The listing below is to be output in its exact form.
──────
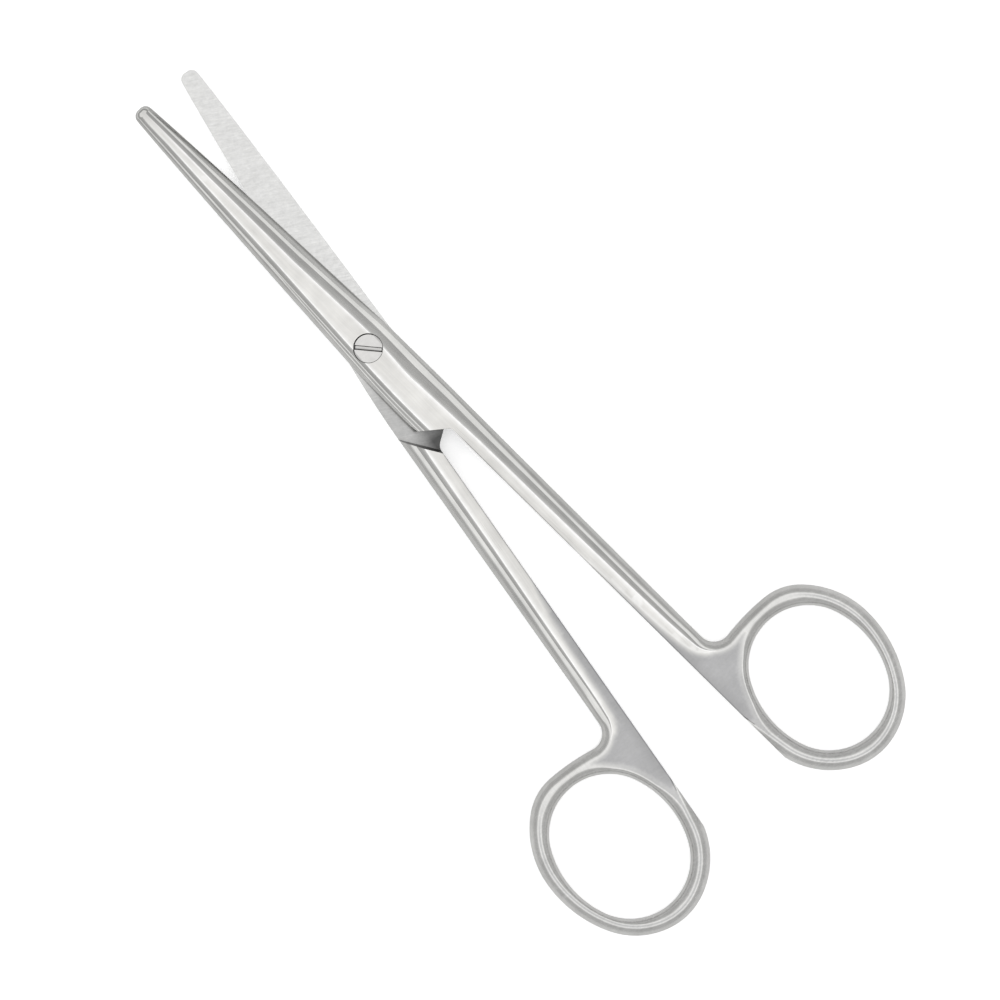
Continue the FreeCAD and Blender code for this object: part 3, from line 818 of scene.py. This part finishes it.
def slotted_screw():
    profile = [(0, 0.0), (SHAFT_R - 0.08, 0.0), (SHAFT_R, 0.08), (SHAFT_R, 3.65), (HEAD_R, 4.55),
               (HEAD_R, 4.92), (HEAD_R - 0.02, 4.96), (HEAD_R - 0.07, 4.99), (0, 4.99)]
    body = lathe("screw_blank", profile, screw_steel)
    along = np.array([math.cos(SLOT_ANGLE), math.sin(SLOT_ANGLE)])
    across = np.array([-along[1], along[0]])
    shape = [(-side, z) for side, z in SLOT_SIDE] + list(reversed(SLOT_SIDE))
    past_head = 4.0
    loops = [[(*(along * end + across * v), z) for v, z in shape] for end in (-past_head, past_head)]
    flush = bpy.data.objects.new("flush", blanks["upper"].copy())
    bpy.context.scene.collection.objects.link(flush)
    flush.data.transform(to_rest(True, 1.0))
    flush.data.flip_normals()
    mesh = cut(body.data, [("INTERSECT", flush), ("DIFFERENCE", prism("slot", loops, screw_steel))])
    bpy.data.objects.remove(body)
    keep_plan(mesh, 0.0)
    mesh.transform(Matrix.Scale(MM, 4))
    work = bmesh.new()
    work.from_mesh(mesh)
    bmesh.ops.remove_doubles(work, verts=work.verts, dist=WELD)
    mark_crisp(work, SCREW_CRISP)
    for face in work.faces:
        face.material_index = 0
    work.to_mesh(mesh)
    work.free()
    mesh.materials.clear()
    mesh.materials.append(screw_steel)
    screw = bpy.data.objects.new("joint_screw_steel", mesh)
    bpy.context.scene.collection.objects.link(screw)
    print("screw faces", len(mesh.polygons))
    return screw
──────
THE RESPONSE:
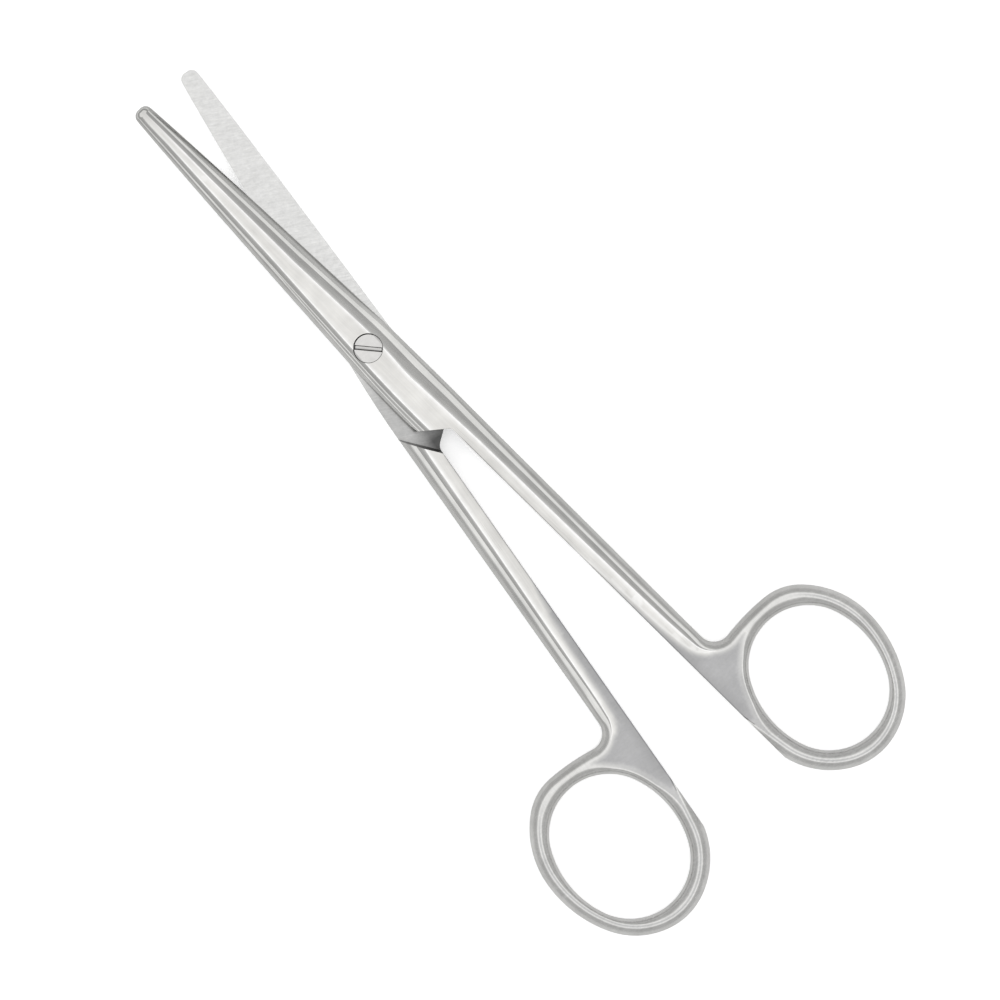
Continue the FreeCAD and Blender code for this object: part 3, from line 818 of scene.py. This part finishes it.
def slotted_screw():
    profile = [(0, 0.0), (SHAFT_R - 0.08, 0.0), (SHAFT_R, 0.08), (SHAFT_R, 3.65), (HEAD_R, 4.55),
               (HEAD_R, 4.92), (HEAD_R - 0.02, 4.96), (HEAD_R - 0.07, 4.99), (0, 4.99)]
    body = lathe("screw_blank", profile, screw_steel)
    along = np.array([math.cos(SLOT_ANGLE), math.sin(SLOT_ANGLE)])
    across = np.array([-along[1], along[0]])
    shape = [(-side, z) for side, z in SLOT_SIDE] + list(reversed(SLOT_SIDE))
    past_head = 4.0
    loops = [[(*(along * end + across * v), z) for v, z in shape] for end in (-past_head, past_head)]
    flush = bpy.data.objects.new("flush", blanks["upper"].copy())
    bpy.context.scene.collection.objects.link(flush)
    flush.data.transform(to_rest(True, 1.0))
    flush.data.flip_normals()
    mesh = cut(body.data, [("INTERSECT", flush), ("DIFFERENCE", prism("slot", loops, screw_steel))])
    bpy.data.objects.remove(body)
    keep_plan(mesh, 0.0)
    mesh.transform(Matrix.Scale(MM, 4))
    work = bmesh.new()
    work.from_mesh(mesh)
    bmesh.ops.remove_doubles(work, verts=work.verts, dist=WELD)
    mark_crisp(work, SCREW_CRISP)
    for face in work.faces:
        face.material_index = 0
    work.to_mesh(mesh)
    work.free()
    mesh.materials.clear()
    mesh.materials.append(screw_steel)
    screw = bpy.data.objects.new("joint_screw_steel", mesh)
    bpy.context.scene.collection.objects.link(screw)
    print("screw faces", len(mesh.polygons))
    return screw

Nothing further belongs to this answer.